さらに、国内では20日、性加害問題の被害補償をめぐり、SMILE社が「ジャニーズ性加害問題当事者の会」(9月に解散)の元副代表・石丸志門さんに対して、補償額として1800万円を超える額を支払う義務がないことの確認を求める裁判が始まった。両者が考える補償額に大きな隔たりがあったため、調停を経て、裁判にまで発展したわけだ。
「SMILE社が提示する1800万円を超える金額の判決が出れば、すでに補償金を貰った被害者が黙っていないでしょう。そうなれば、補償問題は振り出しに戻りかねません」(夕刊紙記者)
石丸氏は「1800万円は受け入れられない」として、提示額の10倍にあたる1億8000万円の支払いを求め、争う姿勢を示した。

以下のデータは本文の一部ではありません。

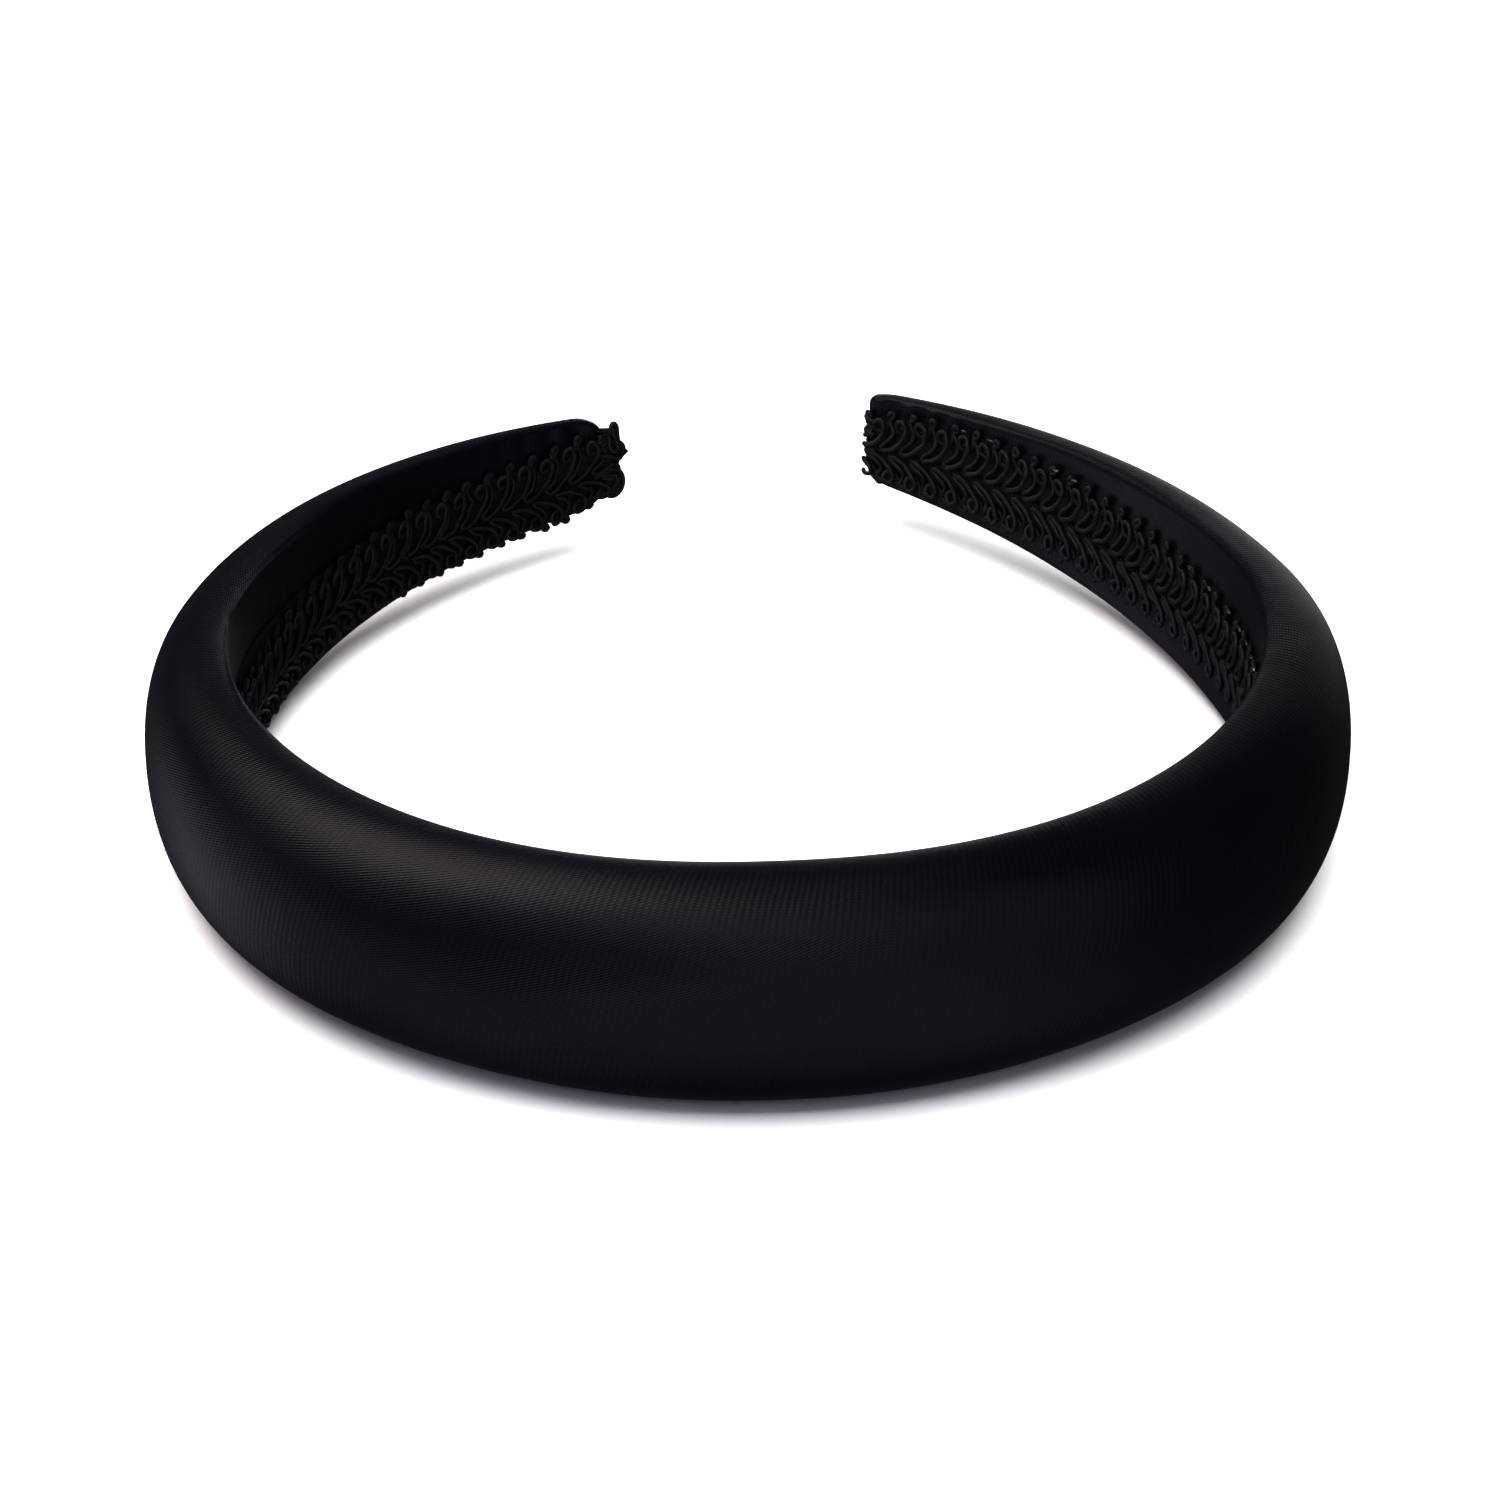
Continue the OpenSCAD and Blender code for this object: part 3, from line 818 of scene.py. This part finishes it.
def floor():
    """A pale floor that only the camera sees, so that the softboxes under it reach the band."""
    m = Nodes("pale_floor")
    patches = m.noise(2.0, 2.0)
    m.set(Base_Color=m.mix(patches, (0.9, 0.9, 0.9), (0.93, 0.93, 0.93)), Roughness=0.8)
    m.set(Specular_IOR_Level=0.1)
    w = 5.0
    obj = add("floor", [(-w, -w, 0), (w, -w, 0), (w, w, 0), (-w, w, 0)], [(0, 1, 2, 3)], m.material)
    obj.visible_glossy = obj.visible_diffuse = obj.visible_shadow = False
    return obj


# A ring of softboxes: azimuth from the row frame's +X, elevation, watts and colour.
STUDIO = (
    (120, 68, 0.35, (0.80, 0.72, 1)),
    (149, 40, 0.30, (1, 0.88, 0.86)),
    (152, -24, 0.30, (0.82, 0.85, 1)),
    (180, -22, 0.22, (0.70, 0.80, 1)),
    (180, 68, 1.30, (1, 0.85, 0.87)),
    (174, 42, 0.80, (1, 0.86, 0.90)),
    (162, 54, 1.20, (1, 0.86, 0.88)),
    (225, -22, 0.14, (0.80, 0.77, 1)),
    (212, -42, 0.26, (0.78, 0.82, 1)),
    (318, -42, 0.07, (0.80, 0.80, 1)),
    (225, 45, 0.60, (0.82, 0.78, 1)),
    (254, -26, 0.55, (0.75, 0.80, 1)),
    (288, -26, 0.50, (0.75, 0.78, 1)),
    (270, 25, 0.38, (1, 0.76, 0.95)),
    (270, 45, 0.70, (0.80, 0.86, 1)),
    (315, -22, 0.24, (0.85, 0.74, 1)),
    (315, 25, 0.37, (0.87, 0.82, 1)),
    (62, -1, 0.17, (1, 0.90, 0.92)),
    (76, -4, 0.40, (1, 0.90, 0.98)),
    (84, -12, 0.08, (1, 0.90, 0.98)),
)


def softbox(name, direction, distance, size, power, colour=(1, 1, 1)):
    light = bpy.data.lights.new(name, "AREA")
    light.shape, light.size, light.size_y = "RECTANGLE", size, size
    light.energy, light.color = power, colour
    obj = bpy.data.objects.new(name, light)
    bpy.context.scene.collection.objects.link(obj)
    d = np.array(direction, float) / np.linalg.norm(direction)
    obj.matrix_world = Matrix.Translation(tuple(d * distance)) @ to_rotation(d)
    return obj


def to_rotation(d):
    """A rotation whose own Z looks along d, for a light that shines back along it."""
    x = np.cross((0, 0, 1), d) if abs(d[2]) < 0.99 else np.array([1.0, 0, 0])
    x /= np.linalg.norm(x)
    return Matrix([x, np.cross(d, x), d]).transposed().to_4x4()


stage_floor = floor()
for azimuth, elevation, power, colour in STUDIO:
    a, e = radians(azimuth), radians(elevation)
    direction = (cos(a) * cos(e), sin(a) * cos(e), sin(e))
    name = f"softbox_{azimuth}_{elevation}"
    softbox(name, direction, distance=0.9, size=0.5, power=power, colour=colour)
wash = softbox("floor_wash", (0, 0, 1), distance=2.5, size=3, power=220)
lit = bpy.data.collections.new("lit_by_wash")
lit.objects.link(stage_floor)
wash.light_linking.receiver_collection = lit

world = bpy.data.worlds.new("studio")
bpy.context.scene.world = world
world.use_nodes = True
background = world.node_tree.nodes["Background"]
background.inputs["Color"].default_value = (0.86, 0.85, 1, 1)
background.inputs["Strength"].default_value = 0.03
bpy.context.scene.view_settings.view_transform = "Standard"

「SMILE社の東山紀之社長は、補償問題に際して『法を超えた救済』を行うと表明したにもかかわらず、法的手段に訴えたのだから、その言動に矛盾が指摘されています。ちなみに同社は今年、性加害事件発覚後、初めて決算公告を公表していますが、6月期決算の利益剰余金は2600億円超。にもかかわらず、性加害被害者に払った賠償額は数十億円です。本気で救済する気があるのか疑われても、仕方ないでしょう」(全国紙記者)

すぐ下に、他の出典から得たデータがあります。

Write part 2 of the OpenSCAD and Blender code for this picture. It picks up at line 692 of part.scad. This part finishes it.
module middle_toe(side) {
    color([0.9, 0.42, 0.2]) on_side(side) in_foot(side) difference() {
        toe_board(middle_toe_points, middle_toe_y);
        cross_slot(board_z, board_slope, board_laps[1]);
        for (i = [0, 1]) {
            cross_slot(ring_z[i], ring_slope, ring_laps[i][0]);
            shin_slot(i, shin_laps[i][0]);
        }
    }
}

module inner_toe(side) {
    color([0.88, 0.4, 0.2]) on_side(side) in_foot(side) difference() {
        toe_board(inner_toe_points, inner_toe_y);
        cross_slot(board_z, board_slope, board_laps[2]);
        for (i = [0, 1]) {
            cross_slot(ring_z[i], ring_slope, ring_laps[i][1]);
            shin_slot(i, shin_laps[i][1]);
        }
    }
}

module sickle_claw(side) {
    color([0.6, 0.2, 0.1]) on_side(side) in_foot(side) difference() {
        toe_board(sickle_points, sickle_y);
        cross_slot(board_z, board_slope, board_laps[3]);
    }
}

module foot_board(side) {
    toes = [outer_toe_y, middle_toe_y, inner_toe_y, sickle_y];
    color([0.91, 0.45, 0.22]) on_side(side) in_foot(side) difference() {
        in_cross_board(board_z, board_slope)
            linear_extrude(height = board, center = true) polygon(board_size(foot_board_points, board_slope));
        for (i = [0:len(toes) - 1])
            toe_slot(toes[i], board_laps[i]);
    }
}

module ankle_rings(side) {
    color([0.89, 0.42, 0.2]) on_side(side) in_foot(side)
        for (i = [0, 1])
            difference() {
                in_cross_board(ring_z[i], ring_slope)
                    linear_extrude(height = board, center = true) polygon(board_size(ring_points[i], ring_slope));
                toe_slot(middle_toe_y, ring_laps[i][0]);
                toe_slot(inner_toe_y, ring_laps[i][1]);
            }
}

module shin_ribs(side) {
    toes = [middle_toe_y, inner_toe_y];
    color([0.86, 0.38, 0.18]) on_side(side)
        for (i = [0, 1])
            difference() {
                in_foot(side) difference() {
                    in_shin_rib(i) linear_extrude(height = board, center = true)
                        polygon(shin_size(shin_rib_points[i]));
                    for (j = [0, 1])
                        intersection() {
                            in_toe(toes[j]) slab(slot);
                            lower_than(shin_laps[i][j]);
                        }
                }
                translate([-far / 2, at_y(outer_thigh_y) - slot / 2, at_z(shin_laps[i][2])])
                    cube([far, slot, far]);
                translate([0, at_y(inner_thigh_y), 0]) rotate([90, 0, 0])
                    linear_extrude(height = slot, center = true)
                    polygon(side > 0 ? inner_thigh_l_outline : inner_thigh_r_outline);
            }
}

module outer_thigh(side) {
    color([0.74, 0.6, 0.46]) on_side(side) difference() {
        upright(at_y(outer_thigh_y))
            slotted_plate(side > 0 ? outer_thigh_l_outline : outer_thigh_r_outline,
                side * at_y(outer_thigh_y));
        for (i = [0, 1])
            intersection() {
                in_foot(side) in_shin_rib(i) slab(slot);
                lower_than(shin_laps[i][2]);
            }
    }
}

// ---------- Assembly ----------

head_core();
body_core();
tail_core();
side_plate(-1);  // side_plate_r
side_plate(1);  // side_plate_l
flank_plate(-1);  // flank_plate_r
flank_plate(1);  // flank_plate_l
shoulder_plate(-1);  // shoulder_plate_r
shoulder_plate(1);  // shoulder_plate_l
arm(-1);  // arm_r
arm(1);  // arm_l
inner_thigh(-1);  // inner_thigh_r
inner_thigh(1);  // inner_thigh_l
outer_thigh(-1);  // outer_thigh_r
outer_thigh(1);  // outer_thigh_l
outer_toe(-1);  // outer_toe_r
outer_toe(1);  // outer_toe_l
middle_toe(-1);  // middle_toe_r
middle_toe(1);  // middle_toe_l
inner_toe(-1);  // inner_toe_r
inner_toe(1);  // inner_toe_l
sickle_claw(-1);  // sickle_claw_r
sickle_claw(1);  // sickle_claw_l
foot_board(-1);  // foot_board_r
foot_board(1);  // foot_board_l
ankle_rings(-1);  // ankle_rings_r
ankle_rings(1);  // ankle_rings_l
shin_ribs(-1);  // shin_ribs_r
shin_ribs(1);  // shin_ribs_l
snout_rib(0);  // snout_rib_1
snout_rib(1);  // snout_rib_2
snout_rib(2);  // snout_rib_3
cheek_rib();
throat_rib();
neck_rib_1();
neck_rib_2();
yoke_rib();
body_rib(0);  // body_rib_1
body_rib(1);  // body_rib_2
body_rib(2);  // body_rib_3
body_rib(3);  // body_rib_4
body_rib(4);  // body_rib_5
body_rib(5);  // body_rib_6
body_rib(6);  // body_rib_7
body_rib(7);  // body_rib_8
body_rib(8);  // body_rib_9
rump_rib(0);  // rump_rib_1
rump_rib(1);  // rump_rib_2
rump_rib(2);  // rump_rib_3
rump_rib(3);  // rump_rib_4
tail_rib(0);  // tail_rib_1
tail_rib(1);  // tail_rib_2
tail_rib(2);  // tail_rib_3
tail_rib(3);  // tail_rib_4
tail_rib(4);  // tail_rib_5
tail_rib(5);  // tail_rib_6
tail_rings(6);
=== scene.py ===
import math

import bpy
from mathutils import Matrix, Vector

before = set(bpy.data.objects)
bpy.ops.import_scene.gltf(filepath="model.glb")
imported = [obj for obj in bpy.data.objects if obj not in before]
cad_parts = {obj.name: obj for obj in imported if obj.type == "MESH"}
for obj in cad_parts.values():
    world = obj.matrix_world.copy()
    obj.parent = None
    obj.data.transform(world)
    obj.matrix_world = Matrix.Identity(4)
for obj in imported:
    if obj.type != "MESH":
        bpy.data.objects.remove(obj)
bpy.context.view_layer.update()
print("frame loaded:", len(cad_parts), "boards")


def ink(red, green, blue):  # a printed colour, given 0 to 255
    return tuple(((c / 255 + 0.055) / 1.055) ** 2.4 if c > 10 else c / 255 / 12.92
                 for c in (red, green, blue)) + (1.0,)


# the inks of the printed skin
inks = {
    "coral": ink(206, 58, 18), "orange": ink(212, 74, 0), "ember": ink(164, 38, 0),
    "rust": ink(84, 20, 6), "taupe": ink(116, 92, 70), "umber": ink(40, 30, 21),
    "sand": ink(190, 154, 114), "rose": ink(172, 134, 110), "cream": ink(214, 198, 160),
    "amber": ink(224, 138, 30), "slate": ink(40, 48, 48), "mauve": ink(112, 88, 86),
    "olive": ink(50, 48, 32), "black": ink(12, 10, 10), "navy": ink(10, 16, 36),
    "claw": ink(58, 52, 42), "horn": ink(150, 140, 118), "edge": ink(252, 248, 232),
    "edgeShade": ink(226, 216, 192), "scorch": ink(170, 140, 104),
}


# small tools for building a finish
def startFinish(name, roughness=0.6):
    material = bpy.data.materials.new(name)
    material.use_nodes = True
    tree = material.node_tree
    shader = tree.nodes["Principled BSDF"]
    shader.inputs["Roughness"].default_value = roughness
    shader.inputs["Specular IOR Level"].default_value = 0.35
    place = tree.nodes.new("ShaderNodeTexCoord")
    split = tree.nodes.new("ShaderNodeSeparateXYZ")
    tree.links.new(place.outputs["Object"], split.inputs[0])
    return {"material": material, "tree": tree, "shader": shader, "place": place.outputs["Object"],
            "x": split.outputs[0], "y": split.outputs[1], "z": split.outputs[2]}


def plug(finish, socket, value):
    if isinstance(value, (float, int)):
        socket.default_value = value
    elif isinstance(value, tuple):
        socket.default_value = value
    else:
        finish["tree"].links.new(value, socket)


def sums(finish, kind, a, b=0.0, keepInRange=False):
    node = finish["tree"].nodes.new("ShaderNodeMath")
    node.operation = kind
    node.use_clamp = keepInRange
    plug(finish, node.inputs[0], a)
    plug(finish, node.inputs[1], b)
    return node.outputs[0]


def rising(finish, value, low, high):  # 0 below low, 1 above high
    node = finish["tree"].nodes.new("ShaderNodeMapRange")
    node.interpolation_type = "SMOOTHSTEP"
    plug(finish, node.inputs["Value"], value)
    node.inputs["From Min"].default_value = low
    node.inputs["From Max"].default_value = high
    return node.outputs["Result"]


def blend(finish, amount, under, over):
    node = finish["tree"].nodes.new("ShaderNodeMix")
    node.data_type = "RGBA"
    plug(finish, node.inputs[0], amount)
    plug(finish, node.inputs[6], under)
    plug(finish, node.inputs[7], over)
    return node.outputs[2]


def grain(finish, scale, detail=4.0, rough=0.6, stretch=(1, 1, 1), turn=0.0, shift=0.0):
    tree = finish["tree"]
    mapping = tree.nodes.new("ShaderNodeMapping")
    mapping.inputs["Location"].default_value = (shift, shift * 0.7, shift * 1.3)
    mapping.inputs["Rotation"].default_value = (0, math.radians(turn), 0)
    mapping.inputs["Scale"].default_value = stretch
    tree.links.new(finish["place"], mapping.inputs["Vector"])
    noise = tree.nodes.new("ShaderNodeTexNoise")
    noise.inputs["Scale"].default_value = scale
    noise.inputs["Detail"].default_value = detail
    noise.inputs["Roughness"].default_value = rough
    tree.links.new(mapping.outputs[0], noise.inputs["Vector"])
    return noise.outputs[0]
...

性被害を受けた元タレントらが問題の風化を懸念するなか、東山社長には芸能界復帰話が出回っていた。
「“SMILE社の補償問題は見通しが立った”と喧伝された頃から、復帰の噂は囁かれていました。とりわけテレビ朝日系のドラマ『刑事7人』『必殺仕事人』シリーズには続編の声があがっていて、3月頃にでも復帰宣言するのではないかという人もいました。もっとも、新たに海外で訴訟を抱えることになった今、復帰は難しいでしょう」(ドラマ関係者)
補償問題については、かねてより被害者から“弁護士任せで、SMILE社の誠意が伝わってこない”との声が伝えられてきたが、「人類史上、最も愚かな事件」(東山社長)というのであれば、SMILE社はもっと真摯に補償問題に当たるべきではないか。